## What you will do
Copy every line from the records below that holds the word "parts".
::: Entries supplied
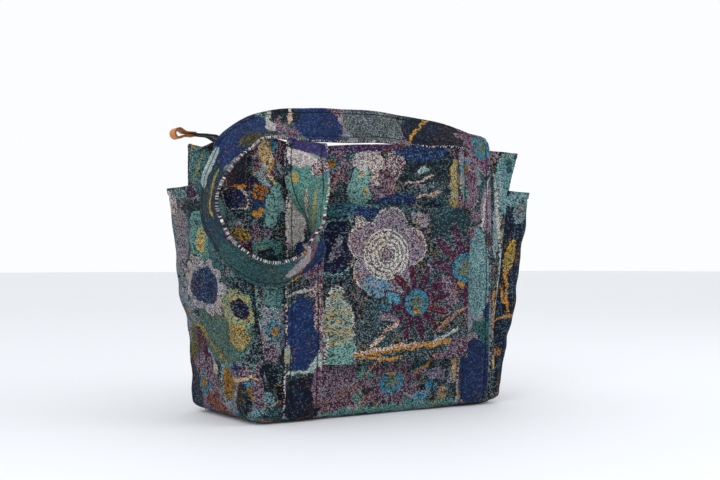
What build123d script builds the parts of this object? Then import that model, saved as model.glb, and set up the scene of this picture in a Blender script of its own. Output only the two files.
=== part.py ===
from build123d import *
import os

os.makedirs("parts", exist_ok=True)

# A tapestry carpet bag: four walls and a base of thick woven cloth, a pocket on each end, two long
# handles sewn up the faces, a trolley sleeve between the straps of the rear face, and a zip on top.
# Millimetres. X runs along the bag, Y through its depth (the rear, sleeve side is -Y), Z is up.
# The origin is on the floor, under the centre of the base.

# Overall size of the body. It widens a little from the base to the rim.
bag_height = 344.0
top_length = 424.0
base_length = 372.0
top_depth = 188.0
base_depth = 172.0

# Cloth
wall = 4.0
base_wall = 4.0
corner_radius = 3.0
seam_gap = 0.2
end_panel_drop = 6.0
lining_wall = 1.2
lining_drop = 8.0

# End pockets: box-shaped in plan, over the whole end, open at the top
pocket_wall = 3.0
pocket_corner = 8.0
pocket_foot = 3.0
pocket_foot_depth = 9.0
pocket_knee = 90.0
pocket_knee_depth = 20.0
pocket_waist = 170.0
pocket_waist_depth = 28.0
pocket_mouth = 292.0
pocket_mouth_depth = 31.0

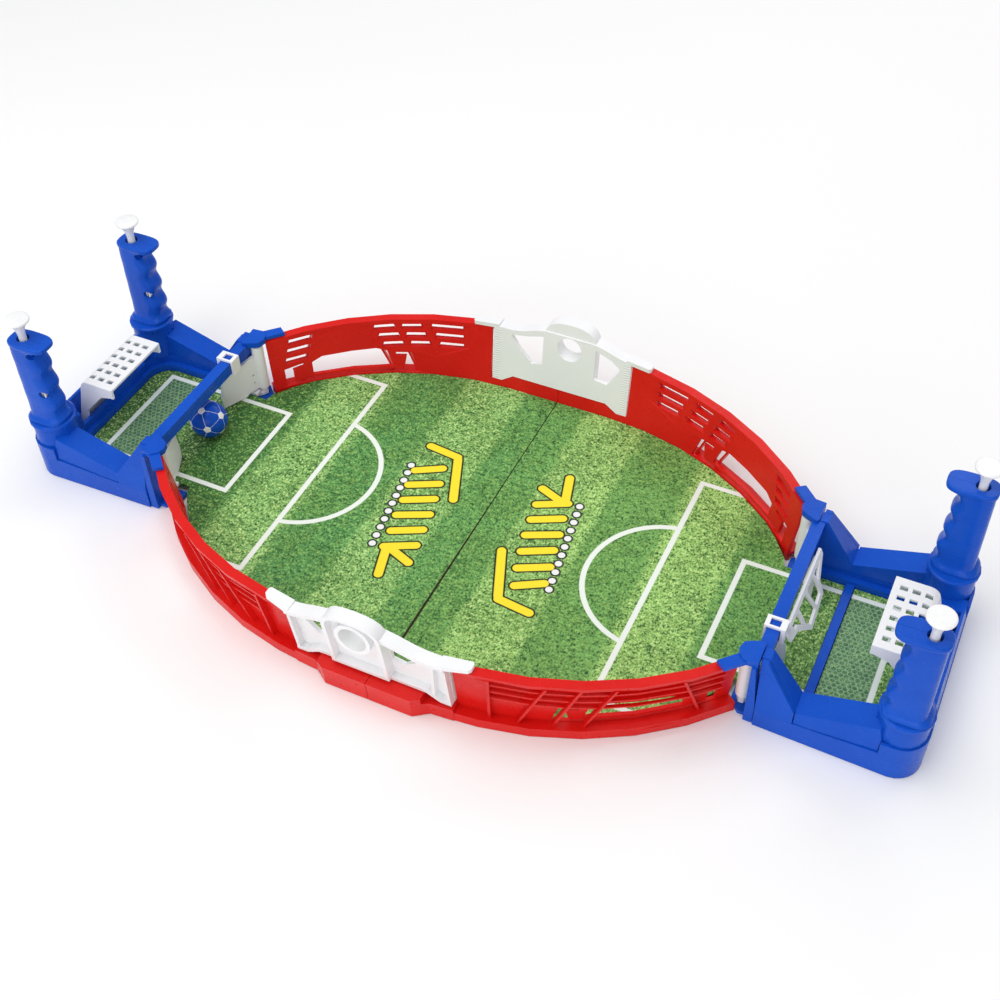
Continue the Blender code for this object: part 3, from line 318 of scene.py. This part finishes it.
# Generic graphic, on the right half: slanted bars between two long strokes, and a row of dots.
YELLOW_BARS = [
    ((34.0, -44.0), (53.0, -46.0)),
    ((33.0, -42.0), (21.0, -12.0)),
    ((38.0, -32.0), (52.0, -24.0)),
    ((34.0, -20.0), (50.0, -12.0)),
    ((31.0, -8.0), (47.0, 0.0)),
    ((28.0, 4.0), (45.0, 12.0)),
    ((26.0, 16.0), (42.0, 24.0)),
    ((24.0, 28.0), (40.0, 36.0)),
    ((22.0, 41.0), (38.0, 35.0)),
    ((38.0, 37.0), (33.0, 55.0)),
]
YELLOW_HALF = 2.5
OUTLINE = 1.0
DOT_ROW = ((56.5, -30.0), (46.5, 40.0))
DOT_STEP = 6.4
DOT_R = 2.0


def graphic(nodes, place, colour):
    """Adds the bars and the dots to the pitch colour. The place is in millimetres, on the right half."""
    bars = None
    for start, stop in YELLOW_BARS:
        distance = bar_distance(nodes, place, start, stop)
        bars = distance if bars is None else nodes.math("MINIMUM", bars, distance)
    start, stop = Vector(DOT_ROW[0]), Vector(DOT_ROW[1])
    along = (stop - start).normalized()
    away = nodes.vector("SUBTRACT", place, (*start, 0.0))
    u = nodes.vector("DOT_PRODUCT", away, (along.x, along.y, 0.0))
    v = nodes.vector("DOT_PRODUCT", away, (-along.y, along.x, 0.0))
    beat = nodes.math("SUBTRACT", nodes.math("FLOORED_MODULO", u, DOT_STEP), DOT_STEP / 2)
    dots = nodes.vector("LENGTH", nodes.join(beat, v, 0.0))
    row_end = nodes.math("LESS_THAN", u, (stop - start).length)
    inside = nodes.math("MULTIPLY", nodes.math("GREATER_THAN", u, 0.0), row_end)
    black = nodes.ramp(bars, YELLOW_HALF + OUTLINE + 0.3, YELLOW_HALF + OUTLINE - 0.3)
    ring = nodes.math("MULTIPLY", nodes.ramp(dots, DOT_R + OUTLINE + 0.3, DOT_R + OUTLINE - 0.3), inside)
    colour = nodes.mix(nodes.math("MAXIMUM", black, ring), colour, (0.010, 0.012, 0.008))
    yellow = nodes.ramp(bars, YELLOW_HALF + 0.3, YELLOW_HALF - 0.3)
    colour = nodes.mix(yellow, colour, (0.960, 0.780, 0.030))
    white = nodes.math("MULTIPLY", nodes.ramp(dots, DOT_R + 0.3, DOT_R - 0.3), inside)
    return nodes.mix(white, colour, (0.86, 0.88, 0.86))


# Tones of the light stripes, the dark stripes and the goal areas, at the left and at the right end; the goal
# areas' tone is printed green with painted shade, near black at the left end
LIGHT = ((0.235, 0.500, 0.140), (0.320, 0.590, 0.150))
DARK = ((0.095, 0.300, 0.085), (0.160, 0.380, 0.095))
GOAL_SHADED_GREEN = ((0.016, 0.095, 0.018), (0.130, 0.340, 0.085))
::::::
## In response
What build123d script builds the parts of this object? Then import that model, saved as model.glb, and set up the scene of this picture in a Blender script of its own. Output only the two files.
os.makedirs("parts", exist_ok=True)